Here’s the reality: Life will kick the crutch out from under you regularly, and you’d better be able to perform and move forward regardless of whether you have meditated or not.
Why do we care about morning routines?
Many are doing their best-perceived emulation of successful people. We read a story on Tim Cook waking up at 3 a.m. and think we have to follow suit to become successful. Chances are you get up earlier and try to execute an ironclad routine because you think it will lead to more success in life.
It might. But it might not.
If we peel back the layers and get to the root of the desire (success) we can realign our efforts and thought process towards waking early.
Realigning our focus
Routines can be tools but should never be the focus. Your focus should be centered around the big tasks you want to complete. These tasks are not solely work-focused.
For example, your daily goal could be to spend time with your kids every day. It could be to make three meaningful connections in the community, send thank you notes to former sellers, or what have you.
Understand the science of rest
One of the problems with hyper-focusing on a morning routine is that it can lead to a prioritization of the routine over getting adequate rest. Don’t think it’s important? Let’s defer to Matthew Walker, a neuroscientist at the University of California-Berkley, “Over a fourteen-year period, those sleeping six hours or less were 400 to 500 percent more likely to suffer one or more cardiac arrests than those sleeping more than six hours.”
Adequate rest isn’t just helping you succeed. It’s helping you survive.
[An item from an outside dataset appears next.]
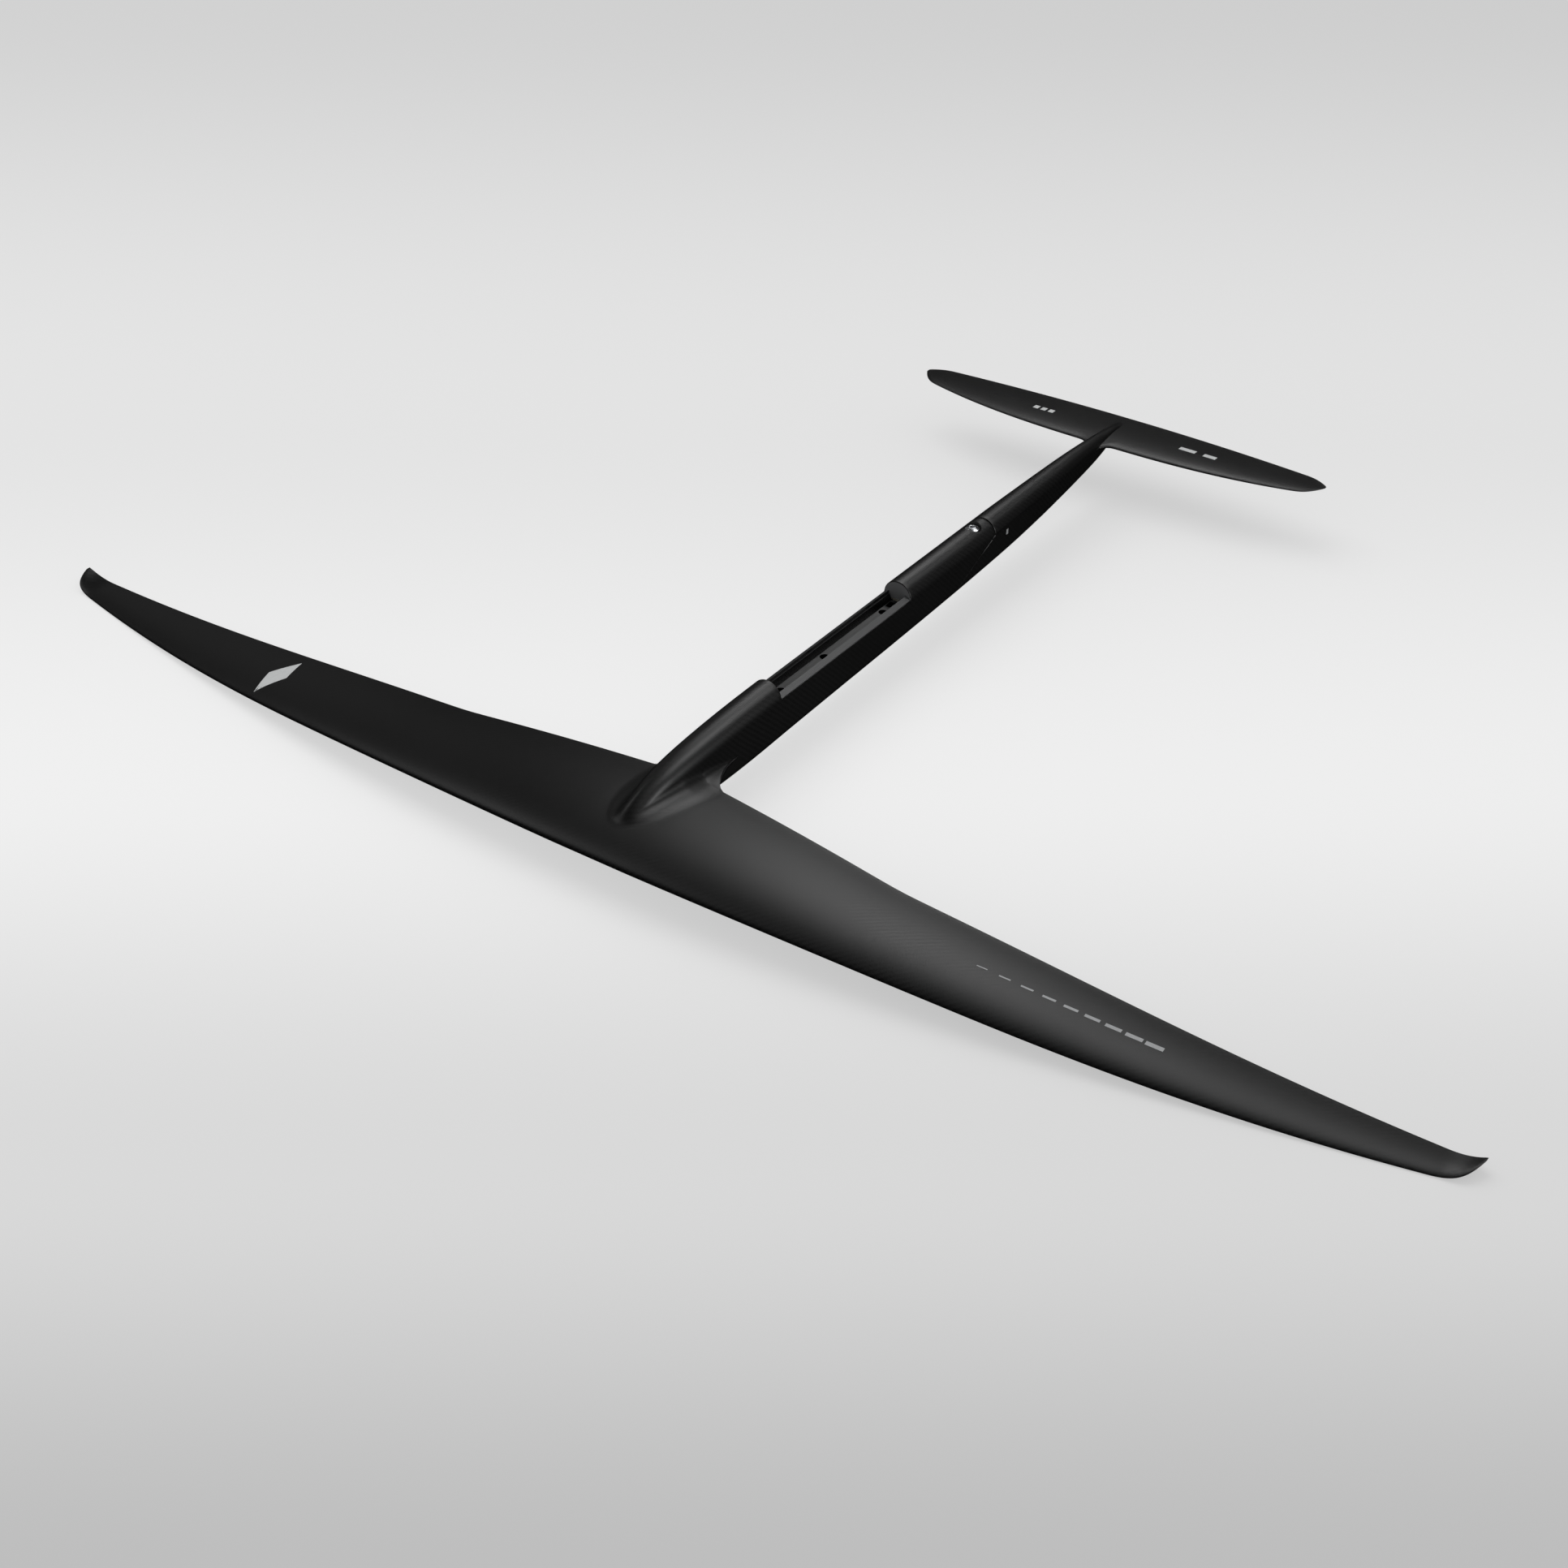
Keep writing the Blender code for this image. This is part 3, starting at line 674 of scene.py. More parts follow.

Embrace when things go left
Not every day will go according to plan and it’s important to be able to adapt. Maybe your kids need something or maybe a client calls you with an urgent request. Either way, that might cause you to stop your cold plunge earlier than expected.
Be married to the end goal, not the path to get there.
When things don’t go according to plan, it’s also important not to beat yourself up about it. How many times have you started a diet, exercise routine or other resolution, failed once, then abandoned the whole plan? This is common.
Instead of saying, “I will get up and run five miles every morning,” reframe it to “I won’t go two days in a row without running.” This slight reframing gives us flexibility and allows us to stay on track after we take a day off, instead of having the entire plan collapse.
The moral of the story
Don’t become hyper-focused on squeezing every minute of productivity out of your morning. If you want to take your dog for a little longer walk than planned or make the kids eggs and bacon instead of reading 48 Laws of Power, give yourself that permission.